An early report by Sölling [806] documented modest increases in sFLCs in a small number of patients with tuberculosis and chronic bronchitis. Elevations in sFLCs were also found in patients with active sarcoidosis, at approximately twice the concentration found in normal individuals. A later study by Hoffman et al. [761] demonstrated elevated levels of polyclonal sFLCs in patients with acute pneumonia (Figure 35.13). Western blots and ELISAs were used to investigate FLCs in murine lung emphysema models, and amounts were found to be increased in serum and lymph node extracts after smoke exposure; sFLCs were also found to be elevated in patients with chronic obstructive pulmonary disease (COPD; n=6) [807]. Further experiments indicated the binding of FLCs to neutrophils and a potential role in the pathology of COPD [807].

Hampson et al. [908] assessed ∑FLC concentrations at baseline as a potential clinical biomarker in alpha 1-antitrypsin deficient (A1ATD) (n=547) and non-A1ATD COPD patients (usual COPD, n=327).
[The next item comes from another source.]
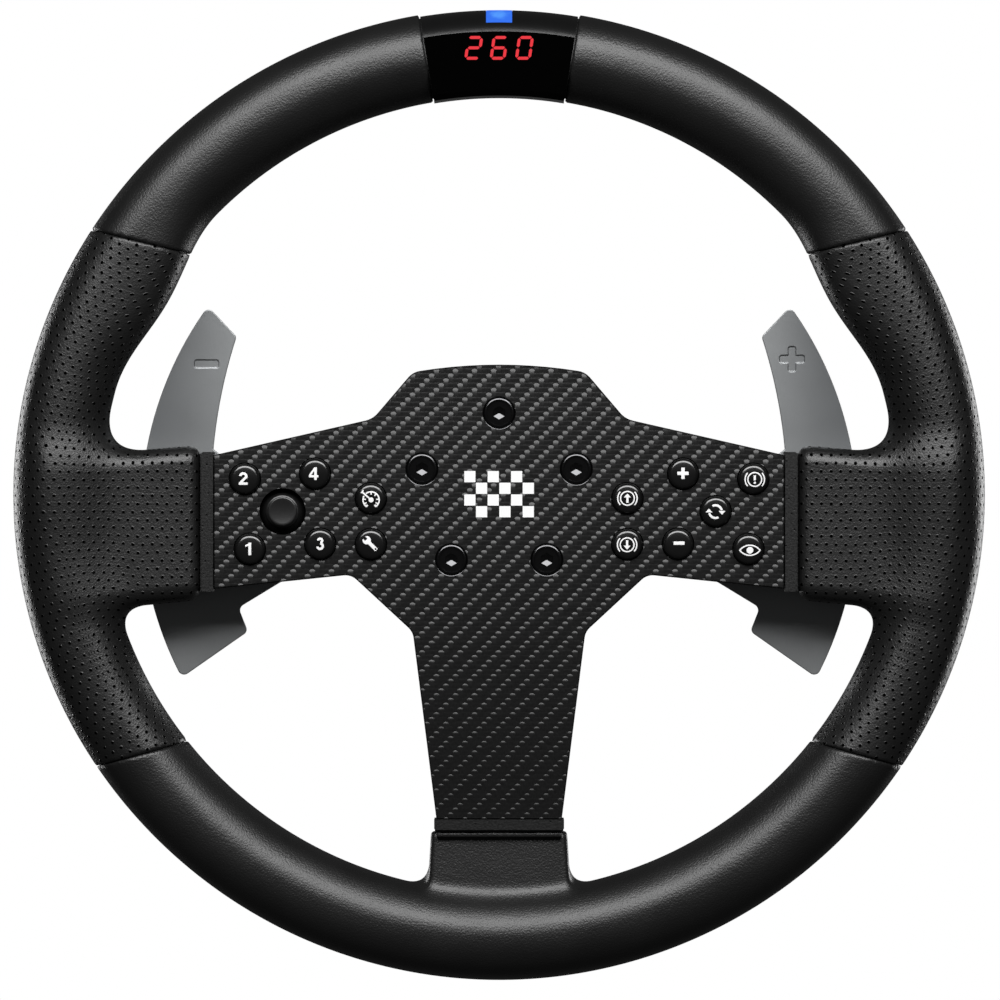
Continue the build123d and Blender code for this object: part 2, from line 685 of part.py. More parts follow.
def paddle(kind):
    blade = slab(blade_outline(), -75, -50) & blade_sheet(BLADE_FRONT, BLADE_BACK)
    blade -= slab(paddle_marks(kind), -75, -50) & blade_sheet(BLADE_FRONT - 1, BLADE_FRONT + ENGRAVING)
    for x, z in paddle_screw_points():
        blade -= paddle_screw(x, z, SLIP)
    return blade - rod(*PADDLE_SWITCH, PEG_R, BLADE_FRONT, BLADE_BACK)


def paddle_arm():
    """The plastic arm behind the blade, with its hinge barrel and the peg that works the switch."""
    root = [(51, BARREL_HALF), (PIVOT_X, BARREL_HALF), (PIVOT_X, -BARREL_HALF), (51, -BARREL_HALF)]
    outline = polygon(root + [(57, -18), (80, -13), (80, -3), (58, 4.5)])
    outline = soften(outline, [(57, -18, 3), (80, -13, 3), (80, -3, 3), (58, 4.5, 3)])
    arm = slab(outline, BLADE_BACK, ARM_BACK)
    arm += pin(PIVOT_X, BARREL_R, BARREL_HALF)
    arm += rod(*PADDLE_SWITCH, PEG_R, BLADE_FRONT - 2, BLADE_BACK)
    for x, z in paddle_screw_points():
        arm -= rod(x, z, 1.25 + SLIP, BLADE_BACK, ARM_BACK - 0.6)
    return arm - pin(PIVOT_X, PIN_R + SLIP, BARREL_HALF + 1)


def paddle_pins():
    return group(pin(side * PIVOT_X, PIN_R, BARREL_HALF + 3.7) for side in (1, -1))


def coil(radius, wire, pitch, height):
    """A compression spring standing on z = 0, its wire a helix of round section."""
    path = Helix(pitch, height, radius)
    start = Plane(origin=path @ 0, z_dir=path % 0)
    return sweep(start * Circle(wire), path)


def paddle_spring():
    gap = BLADE_FRONT - COVER_BACK
    spring = coil(2.4, 0.3, 1.3, gap - 0.8)
    x, z = PADDLE_SPRING
    return Pos(x, BLADE_FRONT - 0.4, z) * Rot(90, 0, 0) * spring


def paddle_switches():
    body = []
    for side in (1, -1):
        x, z = side * PADDLE_SWITCH[0], PADDLE_SWITCH[1]
        body.append(slab(Pos(x, z) * (Rectangle(8, 11) - Circle(2.1)), COVER_BACK, COVER_BACK + 2.6))
    return group(body)


# ---- Quick release ----
def coupling_socket():
    """The flanged tube that the steering shaft's end enters, with a hole for each locking ball."""
    outline = [
        (BORE_R, 0),
        (SOCKET_R, 0),
        (SOCKET_R, -7),
        (SOCKET_R - 1.2, -7),
        (SOCKET_R - 1.2, -8.2),
        (SOCKET_R, -8.2),
        (SOCKET_R, FLANGE_BACK),
        (FLANGE_R, FLANGE_BACK),
        (FLANGE_R, POD_BACK),
        (12, POD_BACK),
        (12, SOCKET_FLOOR - 3),
        (BORE_R, SOCKET_FLOOR - 3),
        (BORE_R, -25),
        (BORE_R + 0.6, -25),
        (BORE_R + 0.6, -BORE_DEPTH),
        (BORE_R, -BORE_DEPTH),
    ]
    socket = turned(polygon(outline))
    for x, z in bolt_points():
        socket -= rod(x, z, BOLT_R, POD_BACK, FLANGE_BACK - 0.9)
    for angle in BALL_ANGLES:
        socket -= Rot(0, angle, 0) * Pos(0, BALL_Y, 19.75) * Cylinder(BALL_R + SLIP, 8)
    return socket


def contact_block():
    """The insulator at the bottom of the socket, with its ring of spring contacts."""
    base = rod(0, 0, BORE_R - FREE, SOCKET_FLOOR - 3, SOCKET_FLOOR - 1)
    base += rod(0, 0, 11.5, POD_BACK, SOCKET_FLOOR - 3)
    places = [clock(CONTACT_CIRCLE_R, 360 * i / CONTACTS) for i in range(CONTACTS)]
    return joined([base] + [rod(x, z, CONTACT_R, SOCKET_FLOOR - 1, SOCKET_FLOOR + 0.6) for x, z in places])


def snap_ring():
    """A split ring in the socket's groove, which stops the release ring."""
    inner, outer = SOCKET_R - 1.1, SOCKET_R + 1.7
    return turned(polygon([(inner, -7.1), (outer, -7.1), (outer, -8.1), (inner, -8.1)]), 12, 348)


def release_ring():
    """The knurled ring that lets the balls go when it is pulled towards the wheel."""
    slant = math.hypot(1, RAMP)
    touch = BALL_CENTRE_R + (BALL_R + SLIP) * slant  # radius of the ramp over a ball's centre, at rest
    land = SOCKET_R + SLIP
    start, end = BALL_Y - 4.5, BALL_Y + 9.3
    outline = [
        (land, RELEASE_FRONT),
        (27.5, RELEASE_FRONT),
        (27.5, RELEASE_FRONT - RELEASE_SKIRT),
        (RELEASE_R - 0.8, RELEASE_FRONT - RELEASE_SKIRT),
        (RELEASE_R, RELEASE_FRONT - RELEASE_SKIRT + 0.8),
        (RELEASE_R, RELEASE_BACK - 1),
        (RELEASE_R - 1, RELEASE_BACK),
        (land, RELEASE_BACK),
        (land, end),
        (touch + RAMP * (end - BALL_Y), end),
        (max(touch + RAMP * (start - BALL_Y), land), start),
        (land, start),
    ]
    ring = turned(polygon([p for i, p in enumerate(outline) if p != outline[i - 1]]))
    for i in range(RIDGES):
        ring -= rod(*clock(RELEASE_R + 1.9, 360 * i / RIDGES), RIDGE_R, RELEASE_FRONT + 1, RELEASE_BACK - 4)
    return ring


def ring_spring():
    spring = coil(25.0, 0.7, 3.2, RELEASE_FRONT - FLANGE_BACK - 1.6)
    return Pos(0, RELEASE_FRONT - 0.8, 0) * Rot(90, 0, 0) * spring


def locking_ball(angle):
    x, z = clock(BALL_CENTRE_R, angle)
    return Pos(x, BALL_Y, z) * Sphere(BALL_R)


# ---- Write every piece ----
def pieces():
    made = {
        "armature": tapped_armature(),
        "grip_upper_right": upper_grip(),
        "grip_side_right": side_grip(),
        "grip_lower": lower_grip(),
        "display_housing": display_housing(),
        "display_lens": display_lens(),
        "display_board": display_board(),
        "display_digits": display_digits(),
        "marker_light": marker_light(),
        "face_plate": face_plate(),
        "emblem": emblem(),
        "spoke_trim_right": side_trim(),
        "spoke_trim_lower": lower_trim(),
        "button_tray": button_tray(),
        "button_board_right": button_board(),
        "tact_switches": tact_switches(),
        "stick_base": stick_base(),
        "stick_gimbal": stick_gimbal(),
        "stick_shaft": stick_shaft(),
        "stick_cap": stick_cap(),
        "rear_housing": rear_housing(),
        "main_board": main_board(),
        "hub_bolts": hub_bolts(),
        "housing_screws": housing_screws(),
        "paddle_right": paddle("plus"),
        "paddle_left": mirrored(paddle("minus")),
        "paddle_arm_right": paddle_arm(),
        "paddle_screws_right": paddle_screws(),
        "paddle_pins": paddle_pins(),
        "paddle_spring_right": paddle_spring(),
        "paddle_switches": paddle_switches(),
        "coupling_socket": coupling_socket(),
        "contact_block": contact_block(),
        "snap_ring": snap_ring(),
        "release_ring": release_ring(),
        "ring_spring": ring_spring(),
    }
    twins = ["grip_upper", "grip_side", "spoke_trim", "button_board"]
    twins += ["paddle_arm", "paddle_screws", "paddle_spring"]
    for name in twins:
        made[name + "_left"] = mirrored(made[name + "_right"])
    for name, (x, z) in BUTTONS.items():
        made[name] = button(x, z)
    for i, angle in enumerate(BALL_ANGLES):
        made[f"locking_ball_{i + 1}"] = locking_ball(angle)
    return made


os.makedirs("parts", exist_ok=True)
for node, shape in pieces().items():
    export_step(shape, f"parts/{node}.step")
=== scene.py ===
"""Looks for the racing wheel: leather grips, carbon-look face, controls, paddles and quick release.

Lengths are millimetres here and metres in Blender, and MM converts; only the floor and the lights are
placed in metres. Every piece is modelled in place in the CAD's frame: +X to the right, -Y out of the
face, +Z up.
"""

import json
import math

import bmesh
import bpy
import numpy as np
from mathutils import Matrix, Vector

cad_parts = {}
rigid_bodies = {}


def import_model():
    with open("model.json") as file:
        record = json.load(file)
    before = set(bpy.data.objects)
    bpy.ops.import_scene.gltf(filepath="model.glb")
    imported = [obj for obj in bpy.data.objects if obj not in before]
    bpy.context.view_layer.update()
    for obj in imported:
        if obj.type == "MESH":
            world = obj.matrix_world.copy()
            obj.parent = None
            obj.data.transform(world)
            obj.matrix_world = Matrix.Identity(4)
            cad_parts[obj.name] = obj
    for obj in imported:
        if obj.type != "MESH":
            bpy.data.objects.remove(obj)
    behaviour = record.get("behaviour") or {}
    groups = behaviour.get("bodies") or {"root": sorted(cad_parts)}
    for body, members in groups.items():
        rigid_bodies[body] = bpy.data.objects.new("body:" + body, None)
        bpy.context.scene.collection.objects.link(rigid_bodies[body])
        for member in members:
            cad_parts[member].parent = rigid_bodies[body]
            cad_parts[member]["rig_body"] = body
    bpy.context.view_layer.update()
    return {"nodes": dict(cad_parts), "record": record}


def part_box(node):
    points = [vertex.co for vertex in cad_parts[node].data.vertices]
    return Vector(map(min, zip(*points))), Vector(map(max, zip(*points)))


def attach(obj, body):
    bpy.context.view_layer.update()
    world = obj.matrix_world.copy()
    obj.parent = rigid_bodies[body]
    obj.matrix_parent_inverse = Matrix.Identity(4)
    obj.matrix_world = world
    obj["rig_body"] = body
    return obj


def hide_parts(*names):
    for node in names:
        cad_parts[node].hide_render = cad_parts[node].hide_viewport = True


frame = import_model()
NODES = frame["nodes"]
MM = 0.001


def box_mm(node):
    """A CAD node's lowest and highest corner, in millimetres."""
    low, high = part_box(node)
    return np.array(low) / MM, np.array(high) / MM


def body_of_node(node):
    return NODES[node]["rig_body"]


# ---- Places from the frame ----
RIM_LOW, RIM_HIGH = box_mm("grip_upper_right")
RIM_Y = (RIM_LOW[1] + RIM_HIGH[1]) / 2
GRIP_DEPTH = (RIM_HIGH[1] - RIM_LOW[1]) / 2
RIM_OUTER_R = -box_mm("grip_lower")[0][2]
GRIP_RADIAL = 13.65
RING_R = RIM_OUTER_R - GRIP_RADIAL
PLATE_FRONT = box_mm("face_plate")[0][1]
ROOT = body_of_node("armature")


# ---- Material graphs ----
class Look:
    """A material with a Principled shader, and short ways to add nodes to it."""

    def __init__(self, name, color, roughness, metallic=0.0, **sockets):
        self.material = bpy.data.materials.new(name)
        self.material.use_nodes = True
        self.tree = self.material.node_tree
        self.shader = self.tree.nodes["Principled BSDF"]
        grey = (color, color, color) if isinstance(color, float) else color
        self.set("Base Color", (*grey, 1.0))
        self.set("Roughness", roughness)
        self.set("Metallic", metallic)
        for socket, value in sockets.items():
            self.set(socket.replace("_", " "), value)

    def put(self, socket, value):
        if isinstance(value, bpy.types.NodeSocket):
            self.tree.links.new(value, socket)
        else:
            socket.default_value = value

    def set(self, socket, value):
        self.put(self.shader.inputs[socket], value)

    def new(self, kind, *values, **settings):
        node = self.tree.nodes.new("ShaderNode" + kind)
        for setting, value in settings.items():
            setattr(node, setting, value)
        for socket, value in zip(node.inputs, values):
            if value is not None:
                self.put(socket, value)
        return node

    def math(self, operation, *values):
        return self.new("Math", *values, operation=operation).outputs[0]

    def vector(self, operation, *values):
        return self.new("VectorMath", *values, operation=operation).outputs[0]

    def point(self):
        """The place on the object, in the CAD's frame, in millimetres."""
        place = self.new("TexCoord").outputs["Object"]
        return self.vector("MULTIPLY", place, (1 / MM, 1 / MM, 1 / MM))

    def xyz(self, vector):
        return self.new("SeparateXYZ", vector).outputs

    def step(self, value, low, high):
        """0 below low, 1 above high, smooth between; low may be the larger."""
        ends = (value, low, high, 0.0, 1.0) if low < high else (value, high, low, 1.0, 0.0)
        return self.new("MapRange", *ends, interpolation_type="SMOOTHSTEP").outputs[0]

    def range(self, value, low, high):
        """A 0 to 1 value, spread from low to high."""
        return self.new("MapRange", value, 0.0, 1.0, low, high).outputs[0]

    def noise(self, size, detail=2.0, point=None):
        """Noise with features about size millimetres across."""
        node = self.new("TexNoise")
        self.put(node.inputs["Vector"], point or self.point())
        self.put(node.inputs["Scale"], 1.0 / size)
        self.put(node.inputs["Detail"], detail)
        return node.outputs[0]

    def cells(self, size, feature="F1", point=None):
        node = self.new("TexVoronoi", feature=feature)
        self.put(node.inputs["Vector"], point or self.point())
        self.put(node.inputs["Scale"], 1.0 / size)
        return node.outputs["Distance"]

    def mix(self, factor, a, b):
        node = self.new("Mix", data_type="RGBA")
        self.put(node.inputs[0], factor)
        for socket, value in ((node.inputs[6], a), (node.inputs[7], b)):
            if isinstance(value, float):
                value = (value, value, value, 1.0)
            self.put(socket, value)
        return node.outputs[2]

    def relief(self, height, depth, normal=None):
        """Bump of a height from 0 to 1 that is depth millimetres deep."""
        node = self.new("Bump")
        self.put(node.inputs["Strength"], 1.0)
        self.put(node.inputs["Distance"], depth * MM)
        self.put(node.inputs["Height"], height)
        if normal is not None:
            self.put(node.inputs["Normal"], normal)
        self.set("Normal", node.outputs[0])
        return node.outputs[0]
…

On multivariate analysis, elevated ∑FLC concentrations (>44.3 mg/L) were associated with increased mortality in both cohorts (A1ATD, odds ratio (OR): 2.89, p=0.002; usual COPD, OR: 1.80, p=0.009), consistent with other published studies (Sections 35.2, 35.3 and 35.10). ∑FLC were also higher in A1ATD patients with chronic bronchitis (p=0.019) and airway bacterial colonisation (p=0.008) and the authors concluded that ∑FLC may be a promising biomarker for risk stratification in COPD.